Currently, artist Simon Gush has found inspiration for his latest body of work in the politically engaged murals of the bad old days of apartheid. The Joburg-based artist recently exhibited at the Stevenson Gallery in Braamfontein.

His new body of work investigates the evolving meaning of labour federation Cosatu, hence connecting his efforts with the working-class inclinations with which murals have historically been associated.

Apart from some video projections and drawings, Gush presented a series of murals designed around Cosatu logos, which were proposed at the organisation’s launch in Durban in 1985. The now popularly known design by Louise Almon was the one selected to represent the organisation.

In his murals, Gush employs socialist iconography. The clenched fist emerging from a row of working-class matchbox houses, the iconic socialist red star of socialism superimposed with a cluster of black stars that forms the iconic shape of the African continent.

There are also the hands of workers holding up tools arranged on musical staff lines. These hands then sketch a struggle tune and perhaps a prayer for the downtrodden into the organisation’s meaning. It’s this work’s focus on the analogies of belief and working-class ideologies of access for all which connect Gush to other anti-establishment public art practices.

Think of a group of artists with a much more anarchist bent: graffiti writers. This lot pushes the envelope to make art for public indulgence.
So hard as to even risk jail time in pursuit of their creative urges.

In Durban this August, seven graffiti painters were arrested, paying in the extreme to unleash their message on the city’s walls.

Though even these renegades, like their ancestors during the Renaissance, find themselves moonlighting for The Man to pay the bills – whether it’s for the Vatican or for MTN.

Take Rasty, one of Joburg’s most respected spraypaint crusaders within circles in the know. He points out: “Graffiti is about reclaiming the city walls, either from decay or corporate gentrification.” But he and his crew PCP are now working with the city to adorn walls with art.

Rasty works out of a tattoo parlour that doubles as a gallery space and graffiti art centre in Braamfontein. You could call this man the poster boy for anti-establishment behaviour – though in a trendy pop kind of way, notwithstanding his occasional corporate gig.

When we meet up at his studio for a chat, he wears sagging cargo pants and a soiled pair of sneakers with waist-long dreadlocks. Seen under the flickering light, the tattoos on his arm compete with the veins on his white skin.

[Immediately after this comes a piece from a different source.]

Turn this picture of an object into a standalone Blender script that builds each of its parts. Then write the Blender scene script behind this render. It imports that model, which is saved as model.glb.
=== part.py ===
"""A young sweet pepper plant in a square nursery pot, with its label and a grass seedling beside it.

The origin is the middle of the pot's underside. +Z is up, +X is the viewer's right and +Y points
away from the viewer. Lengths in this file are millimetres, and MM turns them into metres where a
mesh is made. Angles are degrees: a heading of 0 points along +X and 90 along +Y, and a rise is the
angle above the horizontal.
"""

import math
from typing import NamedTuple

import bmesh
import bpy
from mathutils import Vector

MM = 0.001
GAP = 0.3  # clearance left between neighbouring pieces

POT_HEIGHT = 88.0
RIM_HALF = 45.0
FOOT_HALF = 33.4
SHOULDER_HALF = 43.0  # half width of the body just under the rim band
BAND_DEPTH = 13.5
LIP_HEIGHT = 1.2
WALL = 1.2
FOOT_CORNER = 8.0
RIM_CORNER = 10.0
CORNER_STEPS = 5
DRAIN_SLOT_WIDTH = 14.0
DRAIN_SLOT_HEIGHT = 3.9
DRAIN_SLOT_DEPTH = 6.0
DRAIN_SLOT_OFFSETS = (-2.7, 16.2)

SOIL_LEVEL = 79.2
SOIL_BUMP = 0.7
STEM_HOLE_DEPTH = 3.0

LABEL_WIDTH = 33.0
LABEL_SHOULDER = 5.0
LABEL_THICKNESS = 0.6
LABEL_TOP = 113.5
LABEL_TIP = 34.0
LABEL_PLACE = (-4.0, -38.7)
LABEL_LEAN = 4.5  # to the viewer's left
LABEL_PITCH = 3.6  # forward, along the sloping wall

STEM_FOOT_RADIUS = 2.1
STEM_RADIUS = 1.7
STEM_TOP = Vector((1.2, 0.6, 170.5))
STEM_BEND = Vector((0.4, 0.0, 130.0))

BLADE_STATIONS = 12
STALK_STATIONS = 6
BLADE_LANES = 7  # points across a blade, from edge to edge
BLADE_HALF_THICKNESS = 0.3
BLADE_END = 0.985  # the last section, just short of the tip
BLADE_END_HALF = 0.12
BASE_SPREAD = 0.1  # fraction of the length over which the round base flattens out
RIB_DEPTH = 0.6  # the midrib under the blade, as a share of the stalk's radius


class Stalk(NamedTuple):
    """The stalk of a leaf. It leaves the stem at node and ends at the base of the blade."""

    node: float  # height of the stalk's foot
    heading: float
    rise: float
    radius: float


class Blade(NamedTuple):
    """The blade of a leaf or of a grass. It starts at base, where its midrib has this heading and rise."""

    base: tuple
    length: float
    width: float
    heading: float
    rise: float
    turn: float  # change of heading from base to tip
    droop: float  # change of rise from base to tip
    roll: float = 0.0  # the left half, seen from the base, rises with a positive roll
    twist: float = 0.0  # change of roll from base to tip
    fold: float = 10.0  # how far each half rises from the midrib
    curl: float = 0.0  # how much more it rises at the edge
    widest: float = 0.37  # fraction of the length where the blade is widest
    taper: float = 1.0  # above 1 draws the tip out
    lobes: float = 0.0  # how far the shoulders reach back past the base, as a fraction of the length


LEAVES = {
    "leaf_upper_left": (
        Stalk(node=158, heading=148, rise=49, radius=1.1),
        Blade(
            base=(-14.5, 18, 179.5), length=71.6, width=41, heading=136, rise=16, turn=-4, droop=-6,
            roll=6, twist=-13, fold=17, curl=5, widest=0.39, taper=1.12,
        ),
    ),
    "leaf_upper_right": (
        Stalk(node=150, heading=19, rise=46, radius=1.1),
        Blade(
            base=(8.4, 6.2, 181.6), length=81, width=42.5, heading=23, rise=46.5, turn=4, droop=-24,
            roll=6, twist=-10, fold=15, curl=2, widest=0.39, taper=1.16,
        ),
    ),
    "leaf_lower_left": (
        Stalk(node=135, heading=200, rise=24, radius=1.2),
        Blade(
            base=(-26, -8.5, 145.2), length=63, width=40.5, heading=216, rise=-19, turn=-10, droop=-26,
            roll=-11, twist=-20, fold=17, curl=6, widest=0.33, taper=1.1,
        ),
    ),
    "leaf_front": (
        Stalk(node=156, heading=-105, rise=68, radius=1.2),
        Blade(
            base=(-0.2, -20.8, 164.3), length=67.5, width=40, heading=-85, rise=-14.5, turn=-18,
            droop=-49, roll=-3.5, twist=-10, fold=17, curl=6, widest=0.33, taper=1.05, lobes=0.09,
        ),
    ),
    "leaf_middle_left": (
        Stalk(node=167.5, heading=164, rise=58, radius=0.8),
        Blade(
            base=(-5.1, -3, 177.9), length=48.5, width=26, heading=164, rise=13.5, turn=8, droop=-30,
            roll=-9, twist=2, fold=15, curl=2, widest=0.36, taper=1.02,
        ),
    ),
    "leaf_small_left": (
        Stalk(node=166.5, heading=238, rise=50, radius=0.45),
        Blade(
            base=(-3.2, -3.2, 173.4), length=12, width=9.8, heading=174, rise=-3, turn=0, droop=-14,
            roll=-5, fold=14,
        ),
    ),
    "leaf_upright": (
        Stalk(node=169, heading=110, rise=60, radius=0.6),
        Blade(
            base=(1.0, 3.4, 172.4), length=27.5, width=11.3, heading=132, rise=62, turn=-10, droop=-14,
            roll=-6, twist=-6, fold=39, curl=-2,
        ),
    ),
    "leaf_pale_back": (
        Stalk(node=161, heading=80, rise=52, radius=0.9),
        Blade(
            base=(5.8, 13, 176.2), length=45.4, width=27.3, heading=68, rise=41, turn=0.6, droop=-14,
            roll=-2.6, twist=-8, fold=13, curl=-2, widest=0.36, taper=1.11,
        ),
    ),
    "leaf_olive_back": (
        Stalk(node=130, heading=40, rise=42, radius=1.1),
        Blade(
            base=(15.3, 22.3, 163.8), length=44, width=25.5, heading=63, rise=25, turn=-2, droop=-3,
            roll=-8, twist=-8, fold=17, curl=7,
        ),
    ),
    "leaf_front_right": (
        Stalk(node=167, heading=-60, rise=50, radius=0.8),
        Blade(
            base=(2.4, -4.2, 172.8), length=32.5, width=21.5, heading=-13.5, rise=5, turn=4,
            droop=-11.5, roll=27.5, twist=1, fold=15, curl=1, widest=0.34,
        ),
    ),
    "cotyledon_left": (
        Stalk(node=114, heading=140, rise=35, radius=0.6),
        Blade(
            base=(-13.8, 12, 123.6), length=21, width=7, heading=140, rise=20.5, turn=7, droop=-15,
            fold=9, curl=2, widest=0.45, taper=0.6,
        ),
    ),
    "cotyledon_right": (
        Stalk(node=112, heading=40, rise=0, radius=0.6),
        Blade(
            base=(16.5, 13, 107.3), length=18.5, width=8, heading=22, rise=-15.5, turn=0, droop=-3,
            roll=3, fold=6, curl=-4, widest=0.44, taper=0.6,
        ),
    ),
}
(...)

Rasty insists that graffiti is the ultimate mural, “because the artists give their work to the community for free”. But the law generally defines it as vandalism. In fact, the Johannesburg Development Agency (JDA) recently sealed off some walls in the city with a spraypaint-resistant coating.

But Rasty says the JDA has since learnt that “you can’t fight the art?.?.?.?it will always be there. So it’s best to work with it”.

So, together with his crew, they’ve been receiving corporate and public art commissions from the city. These include the art decorating some BRT stations. Other of Rasty’s corporate projects include working for brands such as Adidas, MTN, Nike and Sprite, to mention a few.

So, as he lights up a rolled cigarette, Rasty says: “It’s also very important to differentiate between the work of a kid tagging [signing] their name all over the place and a mature graffiti artist. Though, we shouldn’t try to restrict that same kid, because that’s how everyone starts out.”

So, as the sun sets on the Joburg metropolis and the curling smoke twirls complex curves into the air around the graffiti artist, the mind can make the link from crude scribblings on toilet walls to official commemorative portraits on walls to art that makes the city a more colourful place.